Given task: Exactly the lines from the one with "Model this object" to the one with "# origin is", both included, are to be printed again; leave out the rest.

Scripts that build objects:
-*-

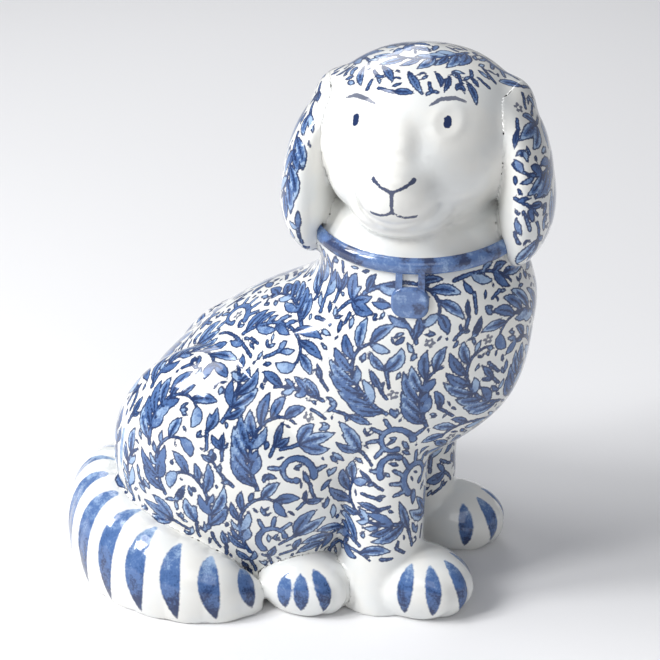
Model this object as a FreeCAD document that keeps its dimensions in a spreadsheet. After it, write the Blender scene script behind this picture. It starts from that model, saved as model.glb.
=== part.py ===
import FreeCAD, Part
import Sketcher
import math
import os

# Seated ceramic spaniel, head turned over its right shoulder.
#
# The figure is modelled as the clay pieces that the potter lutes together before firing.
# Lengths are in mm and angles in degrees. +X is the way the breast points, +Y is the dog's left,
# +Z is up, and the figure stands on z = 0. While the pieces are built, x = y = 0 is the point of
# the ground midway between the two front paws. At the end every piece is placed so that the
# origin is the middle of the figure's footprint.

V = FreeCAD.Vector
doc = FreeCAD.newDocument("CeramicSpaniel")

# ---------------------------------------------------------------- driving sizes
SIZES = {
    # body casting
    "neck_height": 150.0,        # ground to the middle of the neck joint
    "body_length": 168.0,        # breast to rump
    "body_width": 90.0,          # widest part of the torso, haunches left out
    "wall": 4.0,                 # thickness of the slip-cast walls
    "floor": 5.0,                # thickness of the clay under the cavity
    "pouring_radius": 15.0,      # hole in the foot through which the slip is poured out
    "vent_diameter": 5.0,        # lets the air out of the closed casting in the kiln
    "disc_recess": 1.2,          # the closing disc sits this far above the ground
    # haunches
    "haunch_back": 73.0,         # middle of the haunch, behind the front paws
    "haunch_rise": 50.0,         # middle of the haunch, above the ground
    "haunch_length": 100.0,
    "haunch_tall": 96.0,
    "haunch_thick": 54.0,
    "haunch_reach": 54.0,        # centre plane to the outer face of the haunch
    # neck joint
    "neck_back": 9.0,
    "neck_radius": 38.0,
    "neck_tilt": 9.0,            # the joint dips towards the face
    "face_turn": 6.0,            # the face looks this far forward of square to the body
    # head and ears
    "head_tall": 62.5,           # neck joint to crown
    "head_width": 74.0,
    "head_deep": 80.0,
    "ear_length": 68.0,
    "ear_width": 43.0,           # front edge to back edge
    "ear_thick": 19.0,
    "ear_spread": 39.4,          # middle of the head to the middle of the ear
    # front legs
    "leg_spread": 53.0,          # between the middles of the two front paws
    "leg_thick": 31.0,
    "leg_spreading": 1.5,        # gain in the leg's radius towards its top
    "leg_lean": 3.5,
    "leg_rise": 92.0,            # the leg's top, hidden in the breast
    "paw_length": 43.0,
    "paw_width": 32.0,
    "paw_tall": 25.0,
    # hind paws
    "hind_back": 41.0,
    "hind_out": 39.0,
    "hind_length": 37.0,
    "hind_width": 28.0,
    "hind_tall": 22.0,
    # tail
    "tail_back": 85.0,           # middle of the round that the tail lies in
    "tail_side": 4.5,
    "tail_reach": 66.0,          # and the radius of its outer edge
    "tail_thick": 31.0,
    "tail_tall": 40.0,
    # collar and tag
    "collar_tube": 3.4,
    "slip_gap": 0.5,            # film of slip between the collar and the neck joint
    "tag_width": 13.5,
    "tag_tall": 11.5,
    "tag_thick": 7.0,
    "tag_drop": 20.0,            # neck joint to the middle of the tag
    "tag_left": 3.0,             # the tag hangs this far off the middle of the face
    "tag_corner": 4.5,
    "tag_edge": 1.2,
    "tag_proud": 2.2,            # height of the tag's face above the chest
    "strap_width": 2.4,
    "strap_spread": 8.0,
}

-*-

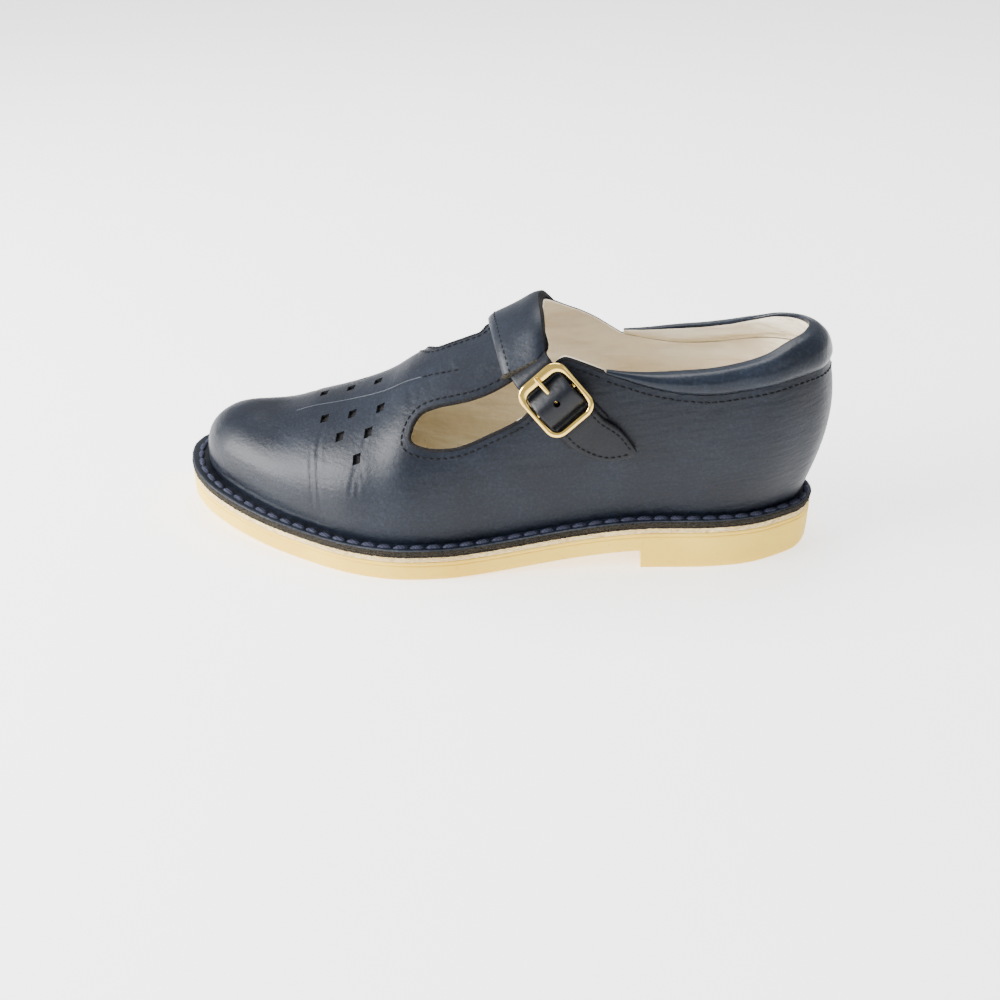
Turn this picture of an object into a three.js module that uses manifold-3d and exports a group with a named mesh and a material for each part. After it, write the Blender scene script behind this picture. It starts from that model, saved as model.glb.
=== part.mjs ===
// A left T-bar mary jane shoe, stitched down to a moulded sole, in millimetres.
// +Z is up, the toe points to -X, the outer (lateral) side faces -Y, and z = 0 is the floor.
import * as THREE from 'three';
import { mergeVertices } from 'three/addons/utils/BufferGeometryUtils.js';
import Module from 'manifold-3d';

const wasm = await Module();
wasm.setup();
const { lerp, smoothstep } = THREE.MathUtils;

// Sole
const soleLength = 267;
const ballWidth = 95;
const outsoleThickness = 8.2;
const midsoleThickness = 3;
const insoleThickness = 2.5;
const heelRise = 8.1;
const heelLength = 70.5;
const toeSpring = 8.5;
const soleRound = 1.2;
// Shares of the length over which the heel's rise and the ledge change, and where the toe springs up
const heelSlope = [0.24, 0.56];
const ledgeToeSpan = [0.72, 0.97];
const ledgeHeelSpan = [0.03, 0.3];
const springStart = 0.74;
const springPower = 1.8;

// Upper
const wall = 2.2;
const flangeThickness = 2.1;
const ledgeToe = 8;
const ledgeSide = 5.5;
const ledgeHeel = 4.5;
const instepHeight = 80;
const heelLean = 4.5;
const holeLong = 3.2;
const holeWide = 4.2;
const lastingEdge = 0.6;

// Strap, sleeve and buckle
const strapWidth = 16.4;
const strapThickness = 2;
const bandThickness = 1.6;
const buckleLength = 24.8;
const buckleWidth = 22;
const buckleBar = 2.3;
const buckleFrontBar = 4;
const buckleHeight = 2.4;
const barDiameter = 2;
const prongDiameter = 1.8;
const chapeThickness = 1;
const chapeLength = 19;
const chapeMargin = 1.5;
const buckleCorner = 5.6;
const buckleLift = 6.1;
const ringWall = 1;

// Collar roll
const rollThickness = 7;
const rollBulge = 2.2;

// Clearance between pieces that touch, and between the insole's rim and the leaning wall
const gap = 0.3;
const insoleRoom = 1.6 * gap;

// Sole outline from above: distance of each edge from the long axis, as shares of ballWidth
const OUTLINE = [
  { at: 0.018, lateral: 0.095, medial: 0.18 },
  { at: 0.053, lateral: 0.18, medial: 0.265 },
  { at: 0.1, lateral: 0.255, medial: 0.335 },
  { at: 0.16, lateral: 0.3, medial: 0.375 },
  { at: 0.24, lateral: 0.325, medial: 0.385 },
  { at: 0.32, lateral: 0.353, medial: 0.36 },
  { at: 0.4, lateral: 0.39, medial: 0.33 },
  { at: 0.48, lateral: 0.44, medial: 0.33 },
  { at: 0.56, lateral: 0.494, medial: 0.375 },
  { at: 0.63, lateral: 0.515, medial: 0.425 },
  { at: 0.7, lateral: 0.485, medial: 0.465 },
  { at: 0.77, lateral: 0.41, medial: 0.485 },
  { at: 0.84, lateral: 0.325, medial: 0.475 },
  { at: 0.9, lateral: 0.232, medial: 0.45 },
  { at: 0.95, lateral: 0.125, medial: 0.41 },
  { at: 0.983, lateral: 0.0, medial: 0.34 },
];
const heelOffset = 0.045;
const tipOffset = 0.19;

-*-

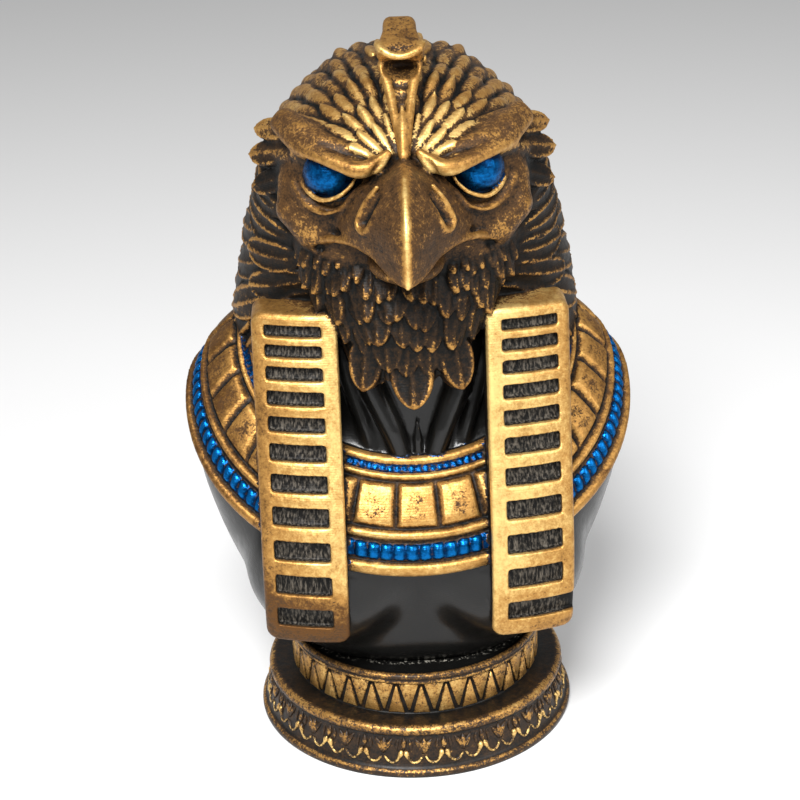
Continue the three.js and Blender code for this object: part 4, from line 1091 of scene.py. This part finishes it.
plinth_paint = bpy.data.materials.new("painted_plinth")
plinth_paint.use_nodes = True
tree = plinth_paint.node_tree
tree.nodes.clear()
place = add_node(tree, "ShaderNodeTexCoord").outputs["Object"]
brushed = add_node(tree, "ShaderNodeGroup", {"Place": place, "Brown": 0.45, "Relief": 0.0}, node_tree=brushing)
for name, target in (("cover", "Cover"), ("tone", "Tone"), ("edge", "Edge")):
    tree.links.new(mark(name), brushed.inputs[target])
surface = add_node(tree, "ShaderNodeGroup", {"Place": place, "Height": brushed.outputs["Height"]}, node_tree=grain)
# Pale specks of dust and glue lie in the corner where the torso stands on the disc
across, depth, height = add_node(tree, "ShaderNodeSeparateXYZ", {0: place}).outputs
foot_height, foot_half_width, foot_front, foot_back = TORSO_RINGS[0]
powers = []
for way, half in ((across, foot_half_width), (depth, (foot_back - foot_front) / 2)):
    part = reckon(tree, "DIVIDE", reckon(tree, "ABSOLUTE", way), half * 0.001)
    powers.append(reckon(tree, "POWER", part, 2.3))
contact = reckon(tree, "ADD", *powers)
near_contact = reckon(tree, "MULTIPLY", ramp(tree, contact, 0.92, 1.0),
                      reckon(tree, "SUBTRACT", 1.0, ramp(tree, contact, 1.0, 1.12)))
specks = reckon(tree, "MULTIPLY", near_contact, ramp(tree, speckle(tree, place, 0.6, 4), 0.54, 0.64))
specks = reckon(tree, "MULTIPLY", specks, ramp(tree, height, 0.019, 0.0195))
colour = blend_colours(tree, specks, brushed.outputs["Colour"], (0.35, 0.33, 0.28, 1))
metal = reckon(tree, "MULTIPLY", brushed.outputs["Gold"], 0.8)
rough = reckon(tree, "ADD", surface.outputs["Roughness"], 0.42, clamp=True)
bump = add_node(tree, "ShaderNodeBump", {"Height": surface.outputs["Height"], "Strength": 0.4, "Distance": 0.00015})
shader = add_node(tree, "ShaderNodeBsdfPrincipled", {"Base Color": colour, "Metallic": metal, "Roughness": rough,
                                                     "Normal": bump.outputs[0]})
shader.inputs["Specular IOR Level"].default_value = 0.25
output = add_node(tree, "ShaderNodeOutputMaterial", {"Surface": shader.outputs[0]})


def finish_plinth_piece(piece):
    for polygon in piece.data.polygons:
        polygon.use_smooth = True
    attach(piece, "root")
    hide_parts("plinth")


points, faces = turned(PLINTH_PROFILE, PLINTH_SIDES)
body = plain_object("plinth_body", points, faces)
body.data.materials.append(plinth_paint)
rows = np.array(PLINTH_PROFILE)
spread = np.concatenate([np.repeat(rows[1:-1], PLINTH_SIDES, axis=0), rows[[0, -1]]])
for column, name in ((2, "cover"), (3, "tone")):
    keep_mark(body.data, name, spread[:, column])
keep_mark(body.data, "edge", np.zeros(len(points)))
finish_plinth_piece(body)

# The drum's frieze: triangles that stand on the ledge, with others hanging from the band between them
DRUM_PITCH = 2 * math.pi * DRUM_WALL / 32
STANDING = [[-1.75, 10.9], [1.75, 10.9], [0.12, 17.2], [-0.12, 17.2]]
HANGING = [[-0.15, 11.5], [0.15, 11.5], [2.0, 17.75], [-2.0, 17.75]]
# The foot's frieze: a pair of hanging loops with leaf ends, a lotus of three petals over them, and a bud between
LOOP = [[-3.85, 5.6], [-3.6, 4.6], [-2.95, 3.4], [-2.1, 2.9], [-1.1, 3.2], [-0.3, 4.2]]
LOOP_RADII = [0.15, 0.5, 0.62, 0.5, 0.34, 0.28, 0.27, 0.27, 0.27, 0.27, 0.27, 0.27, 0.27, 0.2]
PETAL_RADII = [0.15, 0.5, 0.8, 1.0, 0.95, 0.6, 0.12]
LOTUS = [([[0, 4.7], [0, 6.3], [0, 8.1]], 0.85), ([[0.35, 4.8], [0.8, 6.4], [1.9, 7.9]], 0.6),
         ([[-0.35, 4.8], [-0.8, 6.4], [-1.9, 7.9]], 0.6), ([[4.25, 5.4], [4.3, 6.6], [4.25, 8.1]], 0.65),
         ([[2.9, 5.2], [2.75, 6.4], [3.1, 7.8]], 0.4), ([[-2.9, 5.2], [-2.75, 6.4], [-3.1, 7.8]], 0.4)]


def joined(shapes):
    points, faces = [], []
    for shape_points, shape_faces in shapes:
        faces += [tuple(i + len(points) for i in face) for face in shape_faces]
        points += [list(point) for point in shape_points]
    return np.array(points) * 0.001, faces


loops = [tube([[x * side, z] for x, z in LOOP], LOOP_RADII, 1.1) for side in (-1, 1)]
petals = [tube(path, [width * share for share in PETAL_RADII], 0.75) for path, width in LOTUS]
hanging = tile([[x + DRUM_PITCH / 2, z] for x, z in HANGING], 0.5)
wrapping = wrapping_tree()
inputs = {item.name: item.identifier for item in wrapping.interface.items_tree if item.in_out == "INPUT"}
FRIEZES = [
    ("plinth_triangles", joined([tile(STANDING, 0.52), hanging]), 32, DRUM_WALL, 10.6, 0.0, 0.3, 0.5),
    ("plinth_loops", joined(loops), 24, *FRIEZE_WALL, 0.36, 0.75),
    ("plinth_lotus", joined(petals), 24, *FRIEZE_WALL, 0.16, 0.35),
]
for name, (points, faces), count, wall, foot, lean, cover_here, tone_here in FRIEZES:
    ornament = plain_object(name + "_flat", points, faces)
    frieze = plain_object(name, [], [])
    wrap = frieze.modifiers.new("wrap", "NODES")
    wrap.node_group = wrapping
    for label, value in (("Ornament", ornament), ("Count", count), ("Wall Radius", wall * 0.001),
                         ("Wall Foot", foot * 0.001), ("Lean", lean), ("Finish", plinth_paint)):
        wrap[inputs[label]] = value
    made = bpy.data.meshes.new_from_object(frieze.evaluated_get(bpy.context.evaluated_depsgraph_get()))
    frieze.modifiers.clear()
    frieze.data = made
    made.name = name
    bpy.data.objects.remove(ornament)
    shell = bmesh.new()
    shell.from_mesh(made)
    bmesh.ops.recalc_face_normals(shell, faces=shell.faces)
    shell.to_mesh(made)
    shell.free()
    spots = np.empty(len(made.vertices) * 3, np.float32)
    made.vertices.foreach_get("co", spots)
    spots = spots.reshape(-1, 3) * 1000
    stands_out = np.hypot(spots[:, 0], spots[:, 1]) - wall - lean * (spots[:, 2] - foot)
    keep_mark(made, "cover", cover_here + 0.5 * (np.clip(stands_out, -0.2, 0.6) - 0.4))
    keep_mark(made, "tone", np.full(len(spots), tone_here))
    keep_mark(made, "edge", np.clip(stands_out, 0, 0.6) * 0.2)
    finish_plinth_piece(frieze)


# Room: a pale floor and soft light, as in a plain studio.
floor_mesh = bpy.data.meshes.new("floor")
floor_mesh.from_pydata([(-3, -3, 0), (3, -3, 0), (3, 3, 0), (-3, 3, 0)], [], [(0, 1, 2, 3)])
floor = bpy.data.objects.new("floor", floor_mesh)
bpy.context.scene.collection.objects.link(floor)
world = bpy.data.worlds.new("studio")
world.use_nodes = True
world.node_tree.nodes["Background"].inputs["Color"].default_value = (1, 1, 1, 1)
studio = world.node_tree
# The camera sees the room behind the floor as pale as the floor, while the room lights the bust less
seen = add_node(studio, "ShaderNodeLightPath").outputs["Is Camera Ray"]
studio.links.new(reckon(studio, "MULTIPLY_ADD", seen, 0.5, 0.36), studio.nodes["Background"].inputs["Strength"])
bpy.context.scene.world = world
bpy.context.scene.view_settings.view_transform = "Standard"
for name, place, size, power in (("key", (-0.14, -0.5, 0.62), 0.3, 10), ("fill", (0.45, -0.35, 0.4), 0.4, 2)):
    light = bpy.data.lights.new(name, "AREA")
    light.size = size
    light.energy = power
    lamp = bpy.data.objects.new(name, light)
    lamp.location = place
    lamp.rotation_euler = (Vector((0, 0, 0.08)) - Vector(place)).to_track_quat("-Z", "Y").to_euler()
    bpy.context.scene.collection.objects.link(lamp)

-*-

Response:
Model this object as a FreeCAD document that keeps its dimensions in a spreadsheet. After it, write the Blender scene script behind this picture. It starts from that model, saved as model.glb.
=== part.py ===
import FreeCAD, Part
import Sketcher
import math
import os

# Seated ceramic spaniel, head turned over its right shoulder.
#
# The figure is modelled as the clay pieces that the potter lutes together before firing.
# Lengths are in mm and angles in degrees. +X is the way the breast points, +Y is the dog's left,
# +Z is up, and the figure stands on z = 0. While the pieces are built, x = y = 0 is the point of
# the ground midway between the two front paws. At the end every piece is placed so that the
# origin is the middle of the figure's footprint.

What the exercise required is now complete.